*TASK GOAL*:
Restate the opening lines of the material below word for word, stopping after the line that contains "BASIN_MARGIN = 0.5".

** begin DATA LINES **

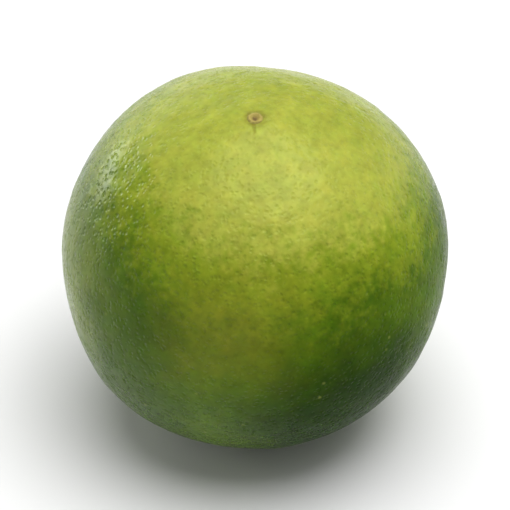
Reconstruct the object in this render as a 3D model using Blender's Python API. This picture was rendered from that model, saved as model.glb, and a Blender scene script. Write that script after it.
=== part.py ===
"""A whole Persian lime, blossom end up, with its dried stem button underneath.

Run it with: blender --background --python part.py

Metres, +Z up. The origin is the middle of the small flat spot that the lime rests on.
The front is -Y, the side that the blossom end leans towards, and +X is to its right.
Both pieces are drawn from the lime's centre: a place is a direction from there, plus a
height over the rind.
"""

import math

import bmesh
import bpy
from mathutils import Matrix, Vector

MM = 0.001

# Fruit
FRUIT_WIDTH = 57.0 * MM  # side to side
FRUIT_DEPTH = 56.5 * MM  # front to back
FRUIT_LENGTH = 56.6 * MM  # stem end to blossom end
BLOSSOM_LEAN = math.radians(8.5)  # from straight up, towards the front
REST_SPOT_RADIUS = 5.0 * MM  # the flat spot that it stands on
FRUIT_AROUND = 72  # facets round the fruit
FRUIT_ALONG = 40  # facets from one end to the other

# Broad swells (+) and flats (-) of the flesh: azimuth from +X towards the back,
# elevation, height and the angle over which it dies away
SWELLS = (
    (17.0, 21.0, 0.35 * MM, 24.0),
    (71.0, 52.0, -0.40 * MM, 17.0),
    (135.0, 42.0, 0.35 * MM, 20.0),
    (186.0, -9.0, -0.45 * MM, 17.0),
    (214.0, -34.0, 0.45 * MM, 18.0),
    (-7.0, -10.0, -0.30 * MM, 16.0),
    (280.0, 5.0, 0.25 * MM, 30.0),
)

# Blossom end: a low rise round the scar that the flower left
BLOSSOM_RISE = 0.5 * MM
BLOSSOM_RISE_RADIUS = 7.0 * MM
BLOSSOM_SCAR_DEPTH = 0.25 * MM
BLOSSOM_SCAR_RADIUS = 1.6 * MM

# Stem end: a shallow basin low at the back, beside the flat spot
BASIN_DEPTH = 1.4 * MM
BASIN_RADIUS = 6.5 * MM
BASIN_MARGIN = 0.5 * MM  # round rind left between the basin and the flat spot

# Stem button, the dried cup of five sepals that seats in the basin
BUTTON_RADIUS = 3.2 * MM
BUTTON_THICKNESS = 0.9 * MM
BUTTON_EDGE_LIFT = 0.25 * MM  # its edge curls up off the rind by this much
BUTTON_CLEARANCE = 0.3 * MM  # between the button and the rind
SEPAL_COUNT = 5
SEPAL_RELIEF = 0.11  # how far a sepal's tip stands out, as a share of the radius
STALK_SCAR_RADIUS = 1.2 * MM
STALK_SCAR_DEPTH = 0.35 * MM
BUTTON_AROUND = 40
BUTTON_ALONG = 14


def leaning(angle):
    """The unit vector at this angle from straight up, towards the front."""
    return Vector((0.0, -math.sin(angle), math.cos(angle)))


def compass(azimuth, elevation):
    """The unit vector at an azimuth and an elevation, both in degrees."""
    around, up = math.radians(azimuth), math.radians(elevation)
    level = math.cos(up)
    return Vector((level * math.cos(around), level * math.sin(around), math.sin(up)))


MEAN_RADIUS = FRUIT_LENGTH / 2  # turns a length along the rind into an angle
BASIN_PLACE = REST_SPOT_RADIUS + BASIN_MARGIN + BASIN_RADIUS  # along the rind
BLOSSOM = leaning(BLOSSOM_LEAN)
STEM = -leaning(BASIN_PLACE / MEAN_RADIUS)

# The plain body is an ellipsoid: its points from the centre have point . BODY @ point = 1
HALF_SIZES = (FRUIT_WIDTH / 2, FRUIT_DEPTH / 2, FRUIT_LENGTH / 2)
FRUIT_TURN = Matrix.Rotation(BLOSSOM_LEAN, 3, "X")
UPRIGHT_BODY = Matrix.Diagonal([1.0 / half**2 for half in HALF_SIZES])
BODY = FRUIT_TURN @ UPRIGHT_BODY @ FRUIT_TURN.transposed()

SWELL_PLACES = [
    (compass(azimuth, elevation), height, math.radians(spread))
    for azimuth, elevation, height, spread in SWELLS
]


def rounded(distance, radius):
    """One at the middle of a round patch, falling smoothly to none at its radius."""
    share = min(distance / radius, 1.0)
    return (1.0 - share * share) ** 2


def rind_radius(direction):
    """From the centre to the rind, in this direction."""
    radius = 1.0 / math.sqrt(direction.dot(BODY @ direction))
    for place, height, spread in SWELL_PLACES:
        radius += height * math.exp(-((direction.angle(place) / spread) ** 2))
    from_blossom = direction.angle(BLOSSOM) * MEAN_RADIUS
    radius += BLOSSOM_RISE * rounded(from_blossom, BLOSSOM_RISE_RADIUS)
    radius -= BLOSSOM_SCAR_DEPTH * rounded(from_blossom, BLOSSOM_SCAR_RADIUS)
    from_stem = direction.angle(STEM) * MEAN_RADIUS
    radius -= BASIN_DEPTH * rounded(from_stem, BASIN_RADIUS)
    return radius


def resting_centre():
    """Where the centre stands, for the flat spot to lie round the origin at its radius."""
    slope = BODY[1][2] / BODY[1][1]
    upright = BODY[2][2] - slope * BODY[1][2]
    height = math.sqrt((1.0 - BODY[0][0] * REST_SPOT_RADIUS**2) / upright)
    return Vector((0.0, -slope * height, height))


CENTRE = resting_centre()


def over_rind(direction, height):
    """The point at this height over the rind, in this direction."""
    return CENTRE + direction * (rind_radius(direction) + height)


def finish(name, colour, roughness):
    material = bpy.data.materials.new(name)
    material.use_nodes = True
    shader = material.node_tree.nodes["Principled BSDF"]
    shader.inputs["Base Color"].default_value = (*colour, 1.0)
    shader.inputs["Roughness"].default_value = roughness
    shader.inputs["Metallic"].default_value = 0.0
    return material


def round_body(name, around, along, placed, collection, material):
    """A sphere primitive with each vertex moved by a rule, as a smooth object."""
    shape = bmesh.new()
    bmesh.ops.create_uvsphere(shape, u_segments=around, v_segments=along, radius=1.0)
    for vertex in shape.verts:
        vertex.co = placed(vertex.co.copy())
    bmesh.ops.recalc_face_normals(shape, faces=shape.faces)
    mesh = bpy.data.meshes.new(name)
    shape.to_mesh(mesh)
    shape.free()
    mesh.shade_smooth()
    mesh.materials.append(material)
    body = bpy.data.objects.new(name, mesh)
    collection.objects.link(body)
    return body


def make_fruit(collection, cutters):
    """The rind and flesh, one grown piece, cut level where it rests."""
    rind = finish("waxy_rind", (0.30, 0.42, 0.045), 0.4)

    def placed(unit):
        return over_rind((FRUIT_TURN @ unit).normalized(), 0.0)

    fruit = round_body("fruit", FRUIT_AROUND, FRUIT_ALONG, placed, collection, rind)
    bpy.ops.mesh.primitive_cube_add(size=FRUIT_WIDTH)
    floor = bpy.context.object
    floor.name = "rest_spot_cutter"
    floor.location.z = -FRUIT_WIDTH / 2
    floor.hide_render = True
    floor.display_type = "WIRE"
    for owner in list(floor.users_collection):
        owner.objects.unlink(floor)
    cutters.objects.link(floor)
    cut = fruit.modifiers.new("rest_spot", "BOOLEAN")
    cut.operation = "DIFFERENCE"
    cut.solver = "EXACT"
    cut.object = floor


def make_stem_button(collection):
    """The dried calyx: a five-lobed lens that follows the basin, with the stalk's scar."""
    dry = finish("dried_calyx", (0.27, 0.19, 0.08), 0.75)
    sideways = STEM.orthogonal().normalized()
    onward = STEM.cross(sideways)

    def placed(unit):
        across = Vector((unit.x, unit.y))
        share = min(across.length, 1.0)
        around = math.atan2(unit.y, unit.x)
        sepal = 1.0 + SEPAL_RELIEF * math.cos(SEPAL_COUNT * around)
        distance = BUTTON_RADIUS * sepal * share
        outward = sideways * math.cos(around) + onward * math.sin(around)
        angle = distance / MEAN_RADIUS
        direction = STEM * math.cos(angle) + outward * math.sin(angle)
        if unit.z < 0.0:
            height = BUTTON_EDGE_LIFT * (1.0 + unit.z)
        else:
            top = BUTTON_THICKNESS - BUTTON_EDGE_LIFT
            height = BUTTON_EDGE_LIFT + top * unit.z
            height -= STALK_SCAR_DEPTH * rounded(distance, STALK_SCAR_RADIUS)
        return over_rind(direction, BUTTON_CLEARANCE + height)

    round_body("stem_button", BUTTON_AROUND, BUTTON_ALONG, placed, collection, dry)


def new_collection(name):
    collection = bpy.data.collections.new(name)
    bpy.context.scene.collection.children.link(collection)
    return collection


def main():
    for thing in list(bpy.data.objects):
        bpy.data.objects.remove(thing, do_unlink=True)
    lime = new_collection("lime")
    cutters = new_collection("cutters")
    make_fruit(lime, cutters)
    make_stem_button(lime)


main()
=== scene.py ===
"""The looks of a whole Persian lime, standing blossom end up on a small flat spot.

A waxy, gland-pitted rind is grown over the frame's fruit, with the corky scar that the
flower left on top and the dried calyx in its basin underneath. Everything is in metres,
+Z up, and the front, where the camera stands, is -Y.
"""

import logging
import math
from collections.abc import Callable
from dataclasses import dataclass, field
from enum import Enum

import bmesh
import bpy
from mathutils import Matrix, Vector, noise
from mathutils.bvhtree import BVHTree


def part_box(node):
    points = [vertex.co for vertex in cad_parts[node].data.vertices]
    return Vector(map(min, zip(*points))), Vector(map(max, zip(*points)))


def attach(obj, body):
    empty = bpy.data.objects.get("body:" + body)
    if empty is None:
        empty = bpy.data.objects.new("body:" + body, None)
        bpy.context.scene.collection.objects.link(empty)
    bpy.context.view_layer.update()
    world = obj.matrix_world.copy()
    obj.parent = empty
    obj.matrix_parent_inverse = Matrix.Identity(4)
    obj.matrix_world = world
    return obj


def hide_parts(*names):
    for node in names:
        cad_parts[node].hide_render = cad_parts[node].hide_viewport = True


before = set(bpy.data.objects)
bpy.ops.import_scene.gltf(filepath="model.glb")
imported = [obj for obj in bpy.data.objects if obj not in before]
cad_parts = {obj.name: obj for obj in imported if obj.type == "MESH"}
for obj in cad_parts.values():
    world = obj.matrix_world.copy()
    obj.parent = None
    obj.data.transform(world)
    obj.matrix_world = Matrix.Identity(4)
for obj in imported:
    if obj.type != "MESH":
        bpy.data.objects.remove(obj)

# Short names for Blender's types.
Tree, Node, Socket = bpy.types.NodeTree, bpy.types.Node, bpy.types.NodeSocket
Sockets, Piece, Material = bpy.types.bpy_prop_collection, bpy.types.Object, bpy.types.Material

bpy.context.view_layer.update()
MM = 0.001
BODY = "root"
FRONT = Vector((0.0, -1.0, 0.0))
BACK = Vector((0.0, 1.0, 0.0))
log = logging.getLogger("lime")


class Slot(Enum):
    """The record's material slots."""

    RIND = "rind"
    CALYX = "calyx"


class CadNode(Enum):
    """The frame's nodes."""

    FRUIT = "fruit"
    STEM_BUTTON = "stem_button"


MATH, VECTOR = "ShaderNodeMath", "ShaderNodeVectorMath"


class Step(Enum):
    """The steps that the trees are made of: a node's kind and its settings."""

    PLUS = (MATH, {"operation": "ADD"})
    MINUS = (MATH, {"operation": "SUBTRACT"})
    TIMES = (MATH, {"operation": "MULTIPLY"})
    TIMES_PLUS = (MATH, {"operation": "MULTIPLY_ADD"})
    OVER = (MATH, {"operation": "DIVIDE"})
    LESSER = (MATH, {"operation": "MINIMUM"})
    UNSIGNED = (MATH, {"operation": "ABSOLUTE"})
    COSINE = (MATH, {"operation": "COSINE"})
    ARC_COSINE = (MATH, {"operation": "ARCCOSINE"})
    ARC_TANGENT = (MATH, {"operation": "ARCTAN2"})
    SOFT_GREATER = (MATH, {"operation": "SMOOTH_MAX"})
    RAMP = ("ShaderNodeMapRange", {"interpolation_type": "SMOOTHSTEP"})
    VECTOR_MINUS = (VECTOR, {"operation": "SUBTRACT"})
    VECTOR_SCALE = (VECTOR, {"operation": "SCALE"})
    VECTOR_TIMES_PLUS = (VECTOR, {"operation": "MULTIPLY_ADD"})
    VECTOR_TANGENT = (VECTOR, {"operation": "TANGENT"})
    UNIT = (VECTOR, {"operation": "NORMALIZE"})
    FACING = (VECTOR, {"operation": "DOT_PRODUCT"})
    APART = (VECTOR, {"operation": "DISTANCE"})
    SPLIT = ("ShaderNodeSeparateXYZ", {})
    JOIN = ("ShaderNodeCombineXYZ", {})
    NOISE = ("ShaderNodeTexNoise", {})
    CELLS = ("ShaderNodeTexVoronoi", {})
    MIX = ("ShaderNodeMix", {"data_type": "RGBA"})
    HUE_AND_VALUE = ("ShaderNodeHueSaturation", {})
    COORDINATES = ("ShaderNodeTexCoord", {})
    BUMP = ("ShaderNodeBump", {})
    INPUTS = ("NodeGroupInput", {})
    OUTPUTS = ("NodeGroupOutput", {})
    POSITION = ("GeometryNodeInputPosition", {})
    INDEX = ("GeometryNodeInputIndex", {})
    RANDOM = ("FunctionNodeRandomValue", {})
    CUBE = ("GeometryNodeMeshCube", {})
    BALL = ("GeometryNodeMeshUVSphere", {})
    CIRCLE = ("GeometryNodeMeshCircle", {})
    OBJECT = ("GeometryNodeObjectInfo", {})
    RAYCAST = ("GeometryNodeRaycast", {})
    BLUR = ("GeometryNodeBlurAttribute", {})
    MOVE = ("GeometryNodeSetPosition", {})
    TURN = ("FunctionNodeAxisAngleToRotation", {})
    INSTANCES = ("GeometryNodeInstanceOnPoints", {})
    REALIZE = ("GeometryNodeRealizeInstances", {})
    SHADE_SMOOTH = ("GeometryNodeSetShadeSmooth", {})
    SET_MATERIAL = ("GeometryNodeSetMaterial", {})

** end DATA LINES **

*SOLUTION*:
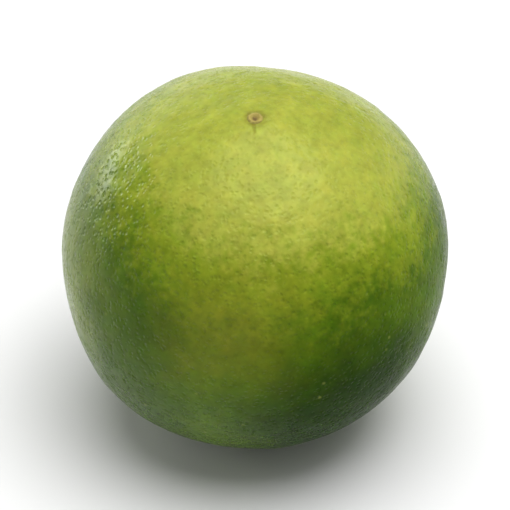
Reconstruct the object in this render as a 3D model using Blender's Python API. This picture was rendered from that model, saved as model.glb, and a Blender scene script. Write that script after it.
=== part.py ===
"""A whole Persian lime, blossom end up, with its dried stem button underneath.

Run it with: blender --background --python part.py

Metres, +Z up. The origin is the middle of the small flat spot that the lime rests on.
The front is -Y, the side that the blossom end leans towards, and +X is to its right.
Both pieces are drawn from the lime's centre: a place is a direction from there, plus a
height over the rind.
"""

import math

import bmesh
import bpy
from mathutils import Matrix, Vector

MM = 0.001

# Fruit
FRUIT_WIDTH = 57.0 * MM  # side to side
FRUIT_DEPTH = 56.5 * MM  # front to back
FRUIT_LENGTH = 56.6 * MM  # stem end to blossom end
BLOSSOM_LEAN = math.radians(8.5)  # from straight up, towards the front
REST_SPOT_RADIUS = 5.0 * MM  # the flat spot that it stands on
FRUIT_AROUND = 72  # facets round the fruit
FRUIT_ALONG = 40  # facets from one end to the other

# Broad swells (+) and flats (-) of the flesh: azimuth from +X towards the back,
# elevation, height and the angle over which it dies away
SWELLS = (
    (17.0, 21.0, 0.35 * MM, 24.0),
    (71.0, 52.0, -0.40 * MM, 17.0),
    (135.0, 42.0, 0.35 * MM, 20.0),
    (186.0, -9.0, -0.45 * MM, 17.0),
    (214.0, -34.0, 0.45 * MM, 18.0),
    (-7.0, -10.0, -0.30 * MM, 16.0),
    (280.0, 5.0, 0.25 * MM, 30.0),
)

# Blossom end: a low rise round the scar that the flower left
BLOSSOM_RISE = 0.5 * MM
BLOSSOM_RISE_RADIUS = 7.0 * MM
BLOSSOM_SCAR_DEPTH = 0.25 * MM
BLOSSOM_SCAR_RADIUS = 1.6 * MM

# Stem end: a shallow basin low at the back, beside the flat spot
BASIN_DEPTH = 1.4 * MM
BASIN_RADIUS = 6.5 * MM
BASIN_MARGIN = 0.5 * MM  # round rind left between the basin and the flat spot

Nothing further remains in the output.